The first phase was the colonial period, from the Spanish rule up to the American administration in the 1920’s. This period was characterized by outright repression of the right of workers to form their own organizations and the freewheeling nature of union formations and labor-management relations in the absence of enabling or guiding laws.
Era of Compulsory Arbitration: 1936-1953
In the mid-1930s, radical changes took place. As a result of the labor and peasant unrest, then President Manuel L. Quezon adopted a ‘Social Justice’ program patterned after the ‘New Deal’ of US President Franklin Delano Roosevelt. Part of the Social Justice Program was the institutionalization of compulsory arbitration to settle labor and agrarian disputes through the Court of Industrial relations (CIR). Quezon’s reform program was also reflected in the reformist provisions of the 1936 Constitution.
Article XIV, Section 6 of the 1936 Constitution, provided that:
“The state shall afford protection to labor, especially to working women and minors, and shall regulate the relations between landowner and tenant and between labor and capital in industry and agriculture. The State may provide for compulsory arbitration.”
In October 1936, the National Assembly enacted Commonwealth Act No. 103. CA 103 established the CIR to enforce compulsory arbitration between employers and employees, and landlords and tenants. At the same time, the government gave implied recognition to collective bargaining. Commonwealth Act. No. 213 vested collective bargaining rights upon an organization, association or union of laborers duly registered and permitted to operate by the Bureau of Labor (BLR).
However, compulsory arbitration was the principal mode of dispute settlement. The system worked quite well up to the outbreak of World War II.
But after the war, the system of compulsory arbitration under the CIR bogged down because of the cases clogging its dockets. This clogging was due partly to the unreasonable delays in the adjudication of cases. Rules of procedures permitted numerous postponements and allowed one or both parties to resort to delaying tactics.

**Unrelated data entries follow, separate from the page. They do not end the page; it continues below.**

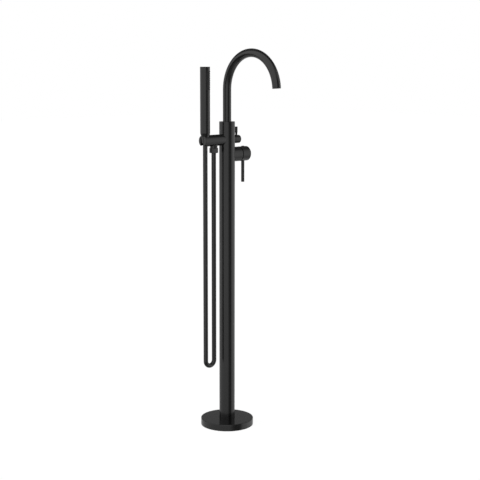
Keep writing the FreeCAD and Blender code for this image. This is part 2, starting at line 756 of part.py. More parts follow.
def stem_pin():
    """Pin on which the stem tilts."""
    pin = body("stem_pin", z=d.mixer_height)
    profile = sketch(pin, "XZ_Plane", -d.pin_long / 2)
    draw_circle(profile, d.pivot_x, 0, d.pin_dia)
    pad(pin, profile, d.pin_long)


def cartridge_stem():
    """Metal stem that the handle is fixed to. It tilts in the turret for the flow."""
    stem = body("cartridge_stem", z=d.mixer_height)
    profile = sketch(stem, "YZ_Plane", d.pivot_x - d.stem_tail)
    half_y, half_z = d.stem_wide / 2, d.stem_tall / 2
    draw(profile, box_corners(-half_y, -half_z, half_y, half_z))
    pad(stem, profile, d.stem_end - d.pivot_x + d.stem_tail)
    drill(stem, "XZ_Plane", d.pivot_x, 0, d.pin_dia + d.fit)
    soften(stem, "Chamfer", d.rod_edge, flat_at("x", d.stem_end))


def handle_cap():
    """Round handle cap, hollow towards the sleeve so that it can tilt over its end."""
    cap = body("handle_cap", z=d.mixer_height)
    corners = [
        (d.cap_start, d.cap_rim_bore / 2),
        (d.cap_start, d.mixer_dia / 2),
        (d.cap_end, d.mixer_dia / 2),
        (d.cap_end, 0),
        (d.cap_floor, 0),
        (d.cap_floor, d.cap_bore / 2),
    ]
    revolve(cap, "H", corners)
    soften(cap, "Fillet", d.cap_edge, flat_at("x", d.cap_end))
    socket = sketch(cap, "YZ_Plane", d.cap_floor)
    half_y, half_z = (d.stem_wide + d.fit) / 2, (d.stem_tall + d.fit) / 2
    draw(socket, box_corners(-half_y, -half_z, half_y, half_z))
    pocket(cap, socket, d.stem_end - d.cap_floor + d.fit)
    drill(cap, "XY_Plane", d.lever_x, 0, d.lever_dia + d.fit, -d.lever_root, d.mixer_dia, forward=False)
    drill(cap, "XY_Plane", d.lever_x, 0, d.grub_dia + d.fit, 0, d.mixer_dia)
    drill(cap, "XY_Plane", d.lever_x, 0, d.index_dia + d.fit, d.index_seat, d.mixer_dia)


def handle_lever():
    """Straight pin lever under the handle cap."""
    lever = body("handle_lever", x=d.lever_x, z=d.mixer_height)
    low = -(d.mixer_dia / 2 + d.lever_reach)
    revolve(lever, "V", box_corners(0, low, d.lever_dia / 2, -(d.lever_root + d.fit)))
    soften(lever, "Chamfer", d.lever_edge, flat_at("z", low))


def handle_screw():
    """Set screw under the index that clamps the handle to the stem."""
    screw = body("handle_screw", x=d.lever_x, z=d.mixer_height)
    outer, key, key_deep, tip = d.grub_dia / 2, 1.25, 3, 0.8
    low = d.stem_tall / 2 + 0.02
    corners = [
        (0, low),
        (outer - tip, low),
        (outer, low + tip),
        (outer, d.grub_top),
        (key, d.grub_top),
        (key, d.grub_top - key_deep),
        (0, d.grub_top - key_deep),
    ]
    revolve(screw, "V", corners)


def index_plug():
    """Hot and cold index that covers the set screw, opposite the lever."""
    plug = body("index_plug", x=d.lever_x, z=d.mixer_height)
    radius, bevel = d.index_dia / 2, 0.6
    low, top = d.index_seat + d.fit / 2, d.mixer_dia / 2 + d.index_proud
    corners = [
        (0, low),
        (radius, low),
        (radius, top - bevel),
        (radius - bevel, top),
        (0, top),
    ]
    revolve(plug, "V", corners)


# ---------------------------------------------------------------- diverter


def diverter_cartridge():
    """Ceramic diverter in the valve body, with the spindle's bearing bore."""
    cartridge = body("diverter_cartridge", z=d.arm_height)
    outer, bearing = d.diverter_dia / 2, d.spindle_bore / 2
    back, end, floor = -d.diverter_back, d.diverter_end, d.spindle_start - d.fit * 2
    corners = [(back, 0), (back, outer), (end, outer), (end, bearing), (floor, bearing), (floor, 0)]
    revolve(cartridge, "H", corners)


def diverter_spindle():
    """Spindle that the knob turns."""
    spindle = body("diverter_spindle", z=d.arm_height)
    revolve(spindle, "H", box_corners(d.spindle_start, 0, d.spindle_end, d.spindle_dia / 2))
    soften(spindle, "Chamfer", d.rod_edge, flat_at("x", d.spindle_end))


def diverter_knob():
    """Round knob on the end of the arm's line."""
    knob = body("diverter_knob", z=d.arm_height)
    bore, outer, floor = (d.spindle_dia + d.fit) / 2, d.knob_dia / 2, d.spindle_end + d.fit
    corners = [
        (d.knob_start, bore),
        (d.knob_start, outer),
        (d.knob_end, outer),
        (d.knob_end, 0),
        (floor, 0),
        (floor, bore),
    ]
    revolve(knob, "H", corners)
    soften(knob, "Fillet", d.knob_edge, flat_at("x", d.knob_end))
    soften(knob, "Chamfer", d.small_edge, rim_at("x", d.knob_start, d.knob_dia))
    drill(knob, "XY_Plane", d.toggle_x, 0, d.toggle_thread + d.fit, d.toggle_foot - d.fit, d.knob_dia)
    drill(knob, "XY_Plane", d.toggle_x, 0, d.toggle_neck + d.fit, d.toggle_seat - d.fit, d.knob_dia)


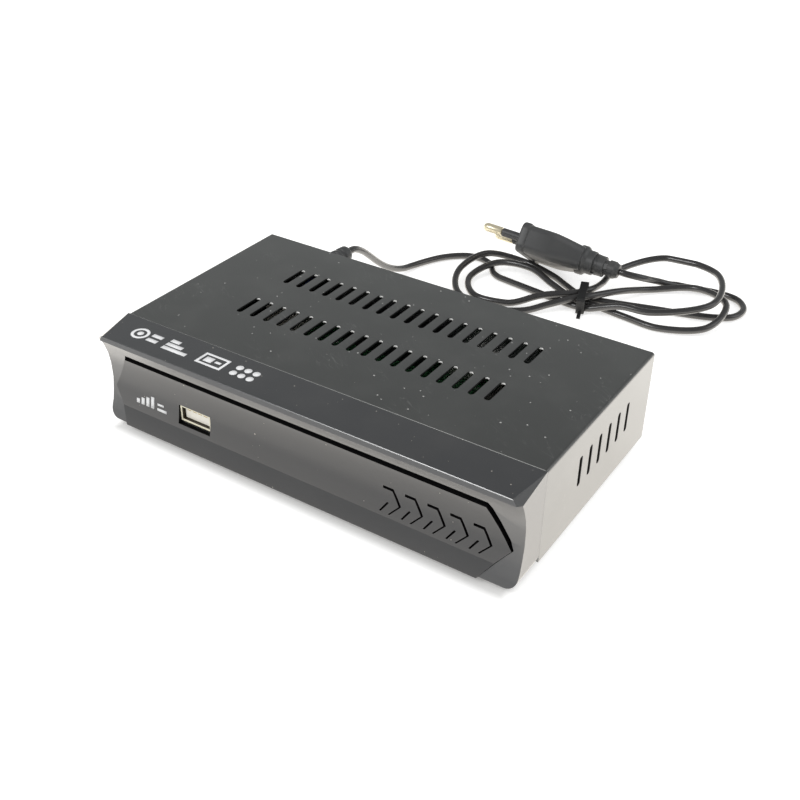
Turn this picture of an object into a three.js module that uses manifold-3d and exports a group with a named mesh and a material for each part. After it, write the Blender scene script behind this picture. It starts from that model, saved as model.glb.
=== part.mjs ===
// A small black terrestrial TV receiver with its mains lead wound into a tied hank.
// Millimetres, +Z up, front towards -Y. The origin is on the floor, at the middle of the case.
import * as THREE from "three";
import { mergeVertices } from "three/addons/utils/BufferGeometryUtils.js";
import { ConvexGeometry } from "three/addons/geometries/ConvexGeometry.js";
import Module from "manifold-3d";

const wasm = await Module();
wasm.setup();

// Driving dimensions of the case
const caseWidth = 167;
const coverDepth = 80.8;
const coverHeight = 35;
const sheet = 0.8;
const bezelReach = 17.2;
const rearReach = 9;
const footDrop = 3.6;

// Clearances: fit between pieces side by side, rest between faces that carry each other
const fit = 0.3;
const rest = 0.1;
const overrun = 2;

// Counts of sides and steps on round work
const smallSides = 12;
const plugSides = 16;
const roundSides = 20;
const arcSegments = 4;
const wireSteps = 12;
const leadSteps = 26;
const tailSteps = 8;
const lengthDivisions = 1200;

// Top cover and its slots
const coverBend = 1.2;
const slotCount = 18;
const slotPitch = 6;
const slotWidth = 2;
const slotLength = 12;
const slotRowStarts = [22.9, 49.9];
const slotFirstX = -52;
const sideSlotCount = 6;
const sideSlotPitch = 7.25;
const sideSlotWidth = 1.8;
const sideSlotBottom = 13.9;
const sideSlotTop = 25.2;
const sideSlotFirstY = 25;
const earWidth = 12;
const earHeight = 9;

// Front bezel: heights of its face and how far the face lies in front of the seam there
const bezelDrop = 0.8;
const bezelSeamDrop = 0.4;
const bezelWall = 2.2;
const bezelFloor = 1.6;
const lipFace = 2.1;
const lipRound = 0.7;
const faceHeights = [32.2, 28.4, 24.6, 20, 14.2, 9.2, 5.4, 1.9];
const faceReaches = [14.9, 13.2, 11.9, 11.2, 11.1, 11.8, 13, 14.2];
const footReach = 15;
const endCutInset = 2.5;
const endCutDrop = 3.3;
const endCutOversize = 1.5;
const bottomCorner = 3.8;

// Fascia plate: a long six-sided plate, its corners as heights and distances in from the case's sides
const plateTop = 23.7;
const plateTopLeftInset = 9.5;
const plateTopRightInset = 12.3;
const plateMiddleLeftInset = 2.2;
const plateMiddleLeftHeight = 11.6;
const plateMiddleRightInset = 3.5;
const plateMiddleRightHeight = 11.4;
const plateLowLeftInset = 5.6;
const plateLowLeftHeight = 5.8;
const plateLowRightInset = 6.3;
const plateLowRightHeight = 6.5;
const plateBottomLeftInset = 9;
const plateBottomRightInset = 11.6;
const plateThickness = 1.6;
const plateProud = 0.5;
const plateBottomDrop = 0.4;
const pocketFloor = 1.6;
const grooveHeight = 2.7;

// USB socket
const usbX = -44.6;
const usbZ = 10.6;
const usbOpeningWidth = 14.4;
const usbOpeningHeight = 6.9;
const usbShellWidth = 13.6;
const usbShellHeight = 6.2;
const shellWall = 0.5;
const usbRecess = 1.6;
const usbDepth = 14;
const usbLegDepth = 3;
const usbTongueRecess = 2.2;
const tongueWidth = 11;
const tongueThickness = 1.9;

// Chevron slots in the fascia plate
const chevronCount = 5;
const chevronPitch = 8.15;
const chevronX = 33.9;
const chevronBottom = 6.8;
const chevronHeight = 8.6;
const chevronStroke = 0.9;
const chevronReach = 3.1;
const chevronLead = 3.3;

// Chassis, feet and board
const floorLift = 0.2;
const footRadius = 5.5;
const footTaper = 0.7;
const footInset = 14;
const standoffHeight = 3.5;
const standoffRadius = 3;
const boardSideGap = 4.5;
const boardFront = -3;
const boardRearGap = 4.8;
const boardThickness = 1.6;
const boardHoleInset = 4.5;
const screwHoleRadius = 1.7;
const screwShaftRadius = 1.3;
const screwHeadRadius = 2.8;
const screwHeadHeight = 1.8;
const screwLength = 4.5;
const coverScrewDrop = 5;
const coverScrewInset = 9;

// Blocks on the board: middle as shares of the board's width and depth, size as width, depth, height
const blockPlaceShares = {
  mains_connector: [0.12, 0.81],
  bridge_rectifier: [0.225, 0.52],
  pwm_controller_chip: [0.235, 0.72],
  ram_chip: [0.46, 0.47],
  flash_chip: [0.59, 0.75],
  crystal_oscillator: [0.69, 0.2],
  soc_chip: [0.59, 0.47],
};
const blockSizes = {
  mains_connector: [14, 10, 11],
  bridge_rectifier: [15, 4, 10],
  pwm_controller_chip: [9.5, 6.5, 3.4],
  ram_chip: [9, 13, 1.2],
  flash_chip: [8, 6, 1.6],
  crystal_oscillator: [4.6, 11, 3.4],
  soc_chip: [17, 17, 1.8],
};

// Heat sink on the processor
const sinkBase = 2;
const sinkHeight = 9;
const finCount = 5;
const finShare = 0.5;

// Capacitors: middle as shares of the board, then radius and height
const capacitorPlaceShares = {
  bulk_capacitor: [0.095, 0.25],
  output_capacitor_1: [0.36, 0.2],
  output_capacitor_2: [0.36, 0.35],
};
const capacitorSizes = {
  bulk_capacitor: [8, 24],
  output_capacitor_1: [4, 14],
  output_capacitor_2: [4, 14],
};
const capacitorVent = 0.4;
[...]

Birth of Collective Bargaining
In 1953 and in response to the labor and peasant unrest in the 1940s, the government adopted another set of socio-economic reforms. In the labor relations front, reform took the form of a ‘shift’ from compulsory arbitration to collective bargaining.
Congress enacted Republic Act 875, the Industrial Peace Act of 1953, more popularly known as the Magna Carta of Labor.
The Magna Carta gave explicit recognition to the employees’ right to self-organization for the purpose of collective bargaining. With an expanding industrial sector, hundreds of new unions with their respective collective bargaining agreements (CBAs) were registered in the 1950s and 1960s.
RA 875 limited the Court of Industrial Relations to labor disputes in industries considered “indispensable to national interest” as certified by the President of the Philippines. But despite this limitation, numerous cases were still submitted for compulsory arbitration, resulting again in the clogging of cases in the CIR dockets.
Martial Law Period
Upon the declaration of martial law, the old CIR was abolished and was replaced by an ad-hoc National Labor Relations Commission (NLRC). Later, the NLRC was formally instituted, along with the government’s reiteration of collective bargaining as the primary mode of dispute settlement. Hence, the official policy statement that DOLE was promoting “collective bargaining within the framework of compulsory arbitration”.
At the same time, the government showed interest in promoting voluntary arbitration with the issuance of Presidential Decree No. 21 (October 14, 1972). One direct offshoot of this was the formation of the Arbitration Association of the Philippines (AAP) in the same year.
Later in 1974, the Philippine Academy of Voluntary Professional Arbitrators (PAPA) was organized. PAPA, AAP and the UP Law Center conducted the First Conference on Voluntary Arbitration in 1974.
A historic development in 1974 was the issuance of Presidential Decree No. 442, promulgating the Labor Code of the Philippines.
Post Martial Law Era
The lifting of Martial Law restored democracy in the nation and strengthened industrial democracy in the labor sector.
The 1987 Constitution of the Philippines declared voluntary modes of dispute settlement as the preferred mode of settling disputes.
Executive order No. 126 reorganized the Department of Labor and Employment (DOLE) and created the National Conciliation and Mediation Board (NCMB) to oversee the implementation of the constitutional mandate.
Executive Order No. 251 amended Executive Order No. 126 and created the Tripartite Voluntary Arbitration Advisory Council (TVAAC) to advise NCMB on the promotion of the voluntary arbitration program.
Republic Act No. 6715, otherwise known as the Herrera-Veloso Law, or the New Labor Relations Law, amended the Labor Code and declared the following policy thrusts in labor relations:
- To promote free collective bargaining and negotiations, including voluntary arbitration, mediation and conciliation, as modes of settling labor disputes. [Art. 211 (a)]
- To provide an adequate machinery for the expeditious settlement of labor or industrial peace. [Art. 211 (e)]
Subsequently, DOLE renewed its campaign promoting voluntary arbitration as an alternative mode of dispute settlement. The AAP and PAPA were merged into the Philippine Association on Voluntary Arbitration, Inc. (PAVA) with Dr.. Cicero D. Calderon as the first President.
Later, PAVA under the Presidency of the late Atty.Nicanor A. Magno, the NCMB and the UP School of Labor and Industrial Relations (UP-SOLAIR) organized the National Academy on Voluntary Arbitration (NAVA). Dr. Rene Ofreneo, Professor and former Dean of UP-SOLAIR is the founding president of NAVA.